Prompt >> Copy each line of the listing below exactly.

Source material >>
________________________

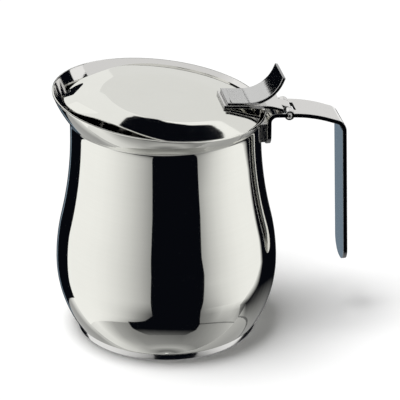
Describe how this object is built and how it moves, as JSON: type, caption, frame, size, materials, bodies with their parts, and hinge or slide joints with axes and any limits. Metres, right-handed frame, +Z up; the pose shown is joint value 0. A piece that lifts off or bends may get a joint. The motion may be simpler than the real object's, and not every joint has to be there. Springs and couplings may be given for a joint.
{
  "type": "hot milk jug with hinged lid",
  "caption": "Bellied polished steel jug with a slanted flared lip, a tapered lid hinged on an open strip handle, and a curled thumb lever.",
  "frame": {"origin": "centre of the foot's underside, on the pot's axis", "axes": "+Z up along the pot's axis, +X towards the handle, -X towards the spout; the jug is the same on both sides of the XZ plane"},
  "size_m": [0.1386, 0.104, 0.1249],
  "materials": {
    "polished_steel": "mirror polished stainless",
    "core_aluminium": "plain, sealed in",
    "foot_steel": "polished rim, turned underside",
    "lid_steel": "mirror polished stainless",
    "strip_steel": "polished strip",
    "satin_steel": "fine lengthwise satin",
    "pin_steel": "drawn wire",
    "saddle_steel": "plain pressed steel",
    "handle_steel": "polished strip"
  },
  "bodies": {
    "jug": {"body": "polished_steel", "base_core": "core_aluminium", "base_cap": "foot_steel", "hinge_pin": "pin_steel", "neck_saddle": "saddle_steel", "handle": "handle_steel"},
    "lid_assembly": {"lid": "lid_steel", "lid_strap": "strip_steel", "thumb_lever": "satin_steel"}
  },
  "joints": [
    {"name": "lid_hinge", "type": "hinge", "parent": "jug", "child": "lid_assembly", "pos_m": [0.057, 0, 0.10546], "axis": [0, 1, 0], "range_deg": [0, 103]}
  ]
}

________________________

Full solution >>
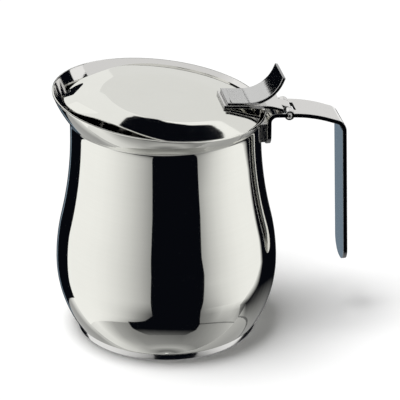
Describe how this object is built and how it moves, as JSON: type, caption, frame, size, materials, bodies with their parts, and hinge or slide joints with axes and any limits. Metres, right-handed frame, +Z up; the pose shown is joint value 0. A piece that lifts off or bends may get a joint. The motion may be simpler than the real object's, and not every joint has to be there. Springs and couplings may be given for a joint.
{
  "type": "hot milk jug with hinged lid",
  "caption": "Bellied polished steel jug with a slanted flared lip, a tapered lid hinged on an open strip handle, and a curled thumb lever.",
  "frame": {"origin": "centre of the foot's underside, on the pot's axis", "axes": "+Z up along the pot's axis, +X towards the handle, -X towards the spout; the jug is the same on both sides of the XZ plane"},
  "size_m": [0.1386, 0.104, 0.1249],
  "materials": {
    "polished_steel": "mirror polished stainless",
    "core_aluminium": "plain, sealed in",
    "foot_steel": "polished rim, turned underside",
    "lid_steel": "mirror polished stainless",
    "strip_steel": "polished strip",
    "satin_steel": "fine lengthwise satin",
    "pin_steel": "drawn wire",
    "saddle_steel": "plain pressed steel",
    "handle_steel": "polished strip"
  },
  "bodies": {
    "jug": {"body": "polished_steel", "base_core": "core_aluminium", "base_cap": "foot_steel", "hinge_pin": "pin_steel", "neck_saddle": "saddle_steel", "handle": "handle_steel"},
    "lid_assembly": {"lid": "lid_steel", "lid_strap": "strip_steel", "thumb_lever": "satin_steel"}
  },
  "joints": [
    {"name": "lid_hinge", "type": "hinge", "parent": "jug", "child": "lid_assembly", "pos_m": [0.057, 0, 0.10546], "axis": [0, 1, 0], "range_deg": [0, 103]}
  ]
}